EXERCISE REQUIREMENTS:
From the entries below, copy exactly the lines from the one that contains "for item in" through the one that contains "low, high = Vector((1e9,)", both included, and only those.

**** GIVEN INFORMATION ****

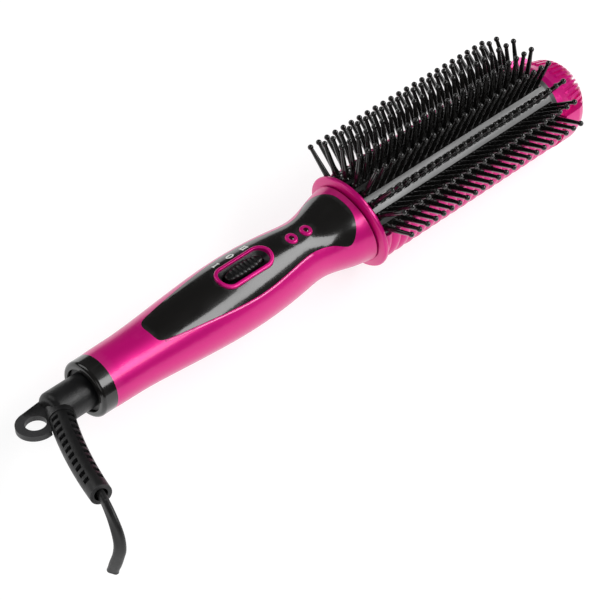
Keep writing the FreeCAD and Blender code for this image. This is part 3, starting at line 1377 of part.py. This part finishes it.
for item in doc.Objects:
    if {"Invalid", "Error"} & set(item.State):
        raise RuntimeError("%s failed: %s" % (item.Label, item.State))
for name, item in nodes.items():
    if item.Shape.isNull() or not item.Shape.isValid() or not item.Shape.Solids:
        raise RuntimeError(name + " has no valid solid")

os.makedirs("parts", exist_ok=True)
for name, item in nodes.items():
    item.Shape.exportStep("parts/%s.step" % name)
print("wrote %d nodes" % len(nodes))
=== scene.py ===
"""Looks of a corded heated styling brush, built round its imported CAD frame. Lengths are in metres."""
import json
import math

import bpy
import bmesh
from mathutils import Matrix, Vector
from mathutils.bvhtree import BVHTree


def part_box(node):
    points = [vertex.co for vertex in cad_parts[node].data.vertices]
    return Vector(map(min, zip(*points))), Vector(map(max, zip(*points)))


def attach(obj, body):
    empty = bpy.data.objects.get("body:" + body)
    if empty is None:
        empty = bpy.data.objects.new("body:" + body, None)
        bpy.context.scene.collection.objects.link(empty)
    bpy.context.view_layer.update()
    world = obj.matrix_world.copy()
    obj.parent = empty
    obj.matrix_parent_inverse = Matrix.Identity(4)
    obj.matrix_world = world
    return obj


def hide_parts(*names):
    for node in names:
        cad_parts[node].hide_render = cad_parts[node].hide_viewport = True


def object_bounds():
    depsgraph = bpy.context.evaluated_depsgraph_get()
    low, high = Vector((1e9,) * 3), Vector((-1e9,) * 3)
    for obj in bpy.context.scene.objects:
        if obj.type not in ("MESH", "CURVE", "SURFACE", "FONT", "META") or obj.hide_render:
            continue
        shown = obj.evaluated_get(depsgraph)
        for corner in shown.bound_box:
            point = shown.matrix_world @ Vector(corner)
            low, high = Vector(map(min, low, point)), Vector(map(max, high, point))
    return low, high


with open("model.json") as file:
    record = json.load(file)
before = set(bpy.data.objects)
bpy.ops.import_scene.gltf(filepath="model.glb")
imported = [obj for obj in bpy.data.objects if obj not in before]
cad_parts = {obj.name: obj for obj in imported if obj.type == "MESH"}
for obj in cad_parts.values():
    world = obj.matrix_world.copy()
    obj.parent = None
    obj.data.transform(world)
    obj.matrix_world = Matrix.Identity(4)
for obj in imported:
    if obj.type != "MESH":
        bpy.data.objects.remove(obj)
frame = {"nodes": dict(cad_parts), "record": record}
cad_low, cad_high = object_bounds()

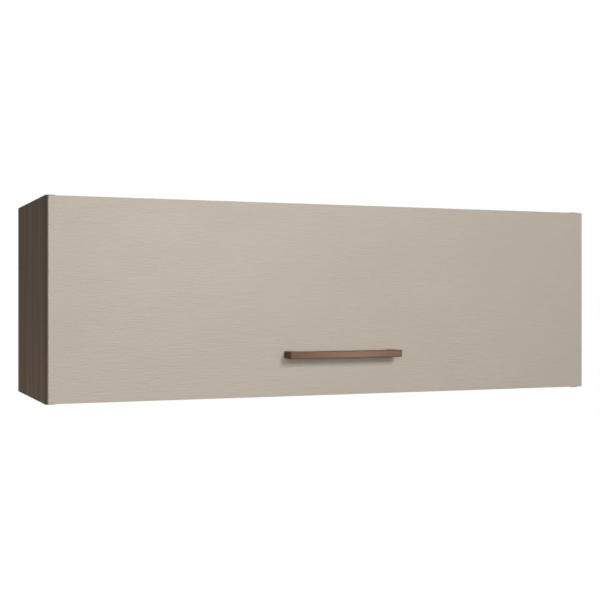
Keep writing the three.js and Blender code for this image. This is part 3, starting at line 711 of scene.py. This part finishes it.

****

FINAL RESULT:
for item in doc.Objects:
    if {"Invalid", "Error"} & set(item.State):
        raise RuntimeError("%s failed: %s" % (item.Label, item.State))
for name, item in nodes.items():
    if item.Shape.isNull() or not item.Shape.isValid() or not item.Shape.Solids:
        raise RuntimeError(name + " has no valid solid")

os.makedirs("parts", exist_ok=True)
for name, item in nodes.items():
    item.Shape.exportStep("parts/%s.step" % name)
print("wrote %d nodes" % len(nodes))
=== scene.py ===
"""Looks of a corded heated styling brush, built round its imported CAD frame. Lengths are in metres."""
import json
import math

import bpy
import bmesh
from mathutils import Matrix, Vector
from mathutils.bvhtree import BVHTree


def part_box(node):
    points = [vertex.co for vertex in cad_parts[node].data.vertices]
    return Vector(map(min, zip(*points))), Vector(map(max, zip(*points)))


def attach(obj, body):
    empty = bpy.data.objects.get("body:" + body)
    if empty is None:
        empty = bpy.data.objects.new("body:" + body, None)
        bpy.context.scene.collection.objects.link(empty)
    bpy.context.view_layer.update()
    world = obj.matrix_world.copy()
    obj.parent = empty
    obj.matrix_parent_inverse = Matrix.Identity(4)
    obj.matrix_world = world
    return obj


def hide_parts(*names):
    for node in names:
        cad_parts[node].hide_render = cad_parts[node].hide_viewport = True


def object_bounds():
    depsgraph = bpy.context.evaluated_depsgraph_get()
    low, high = Vector((1e9,) * 3), Vector((-1e9,) * 3)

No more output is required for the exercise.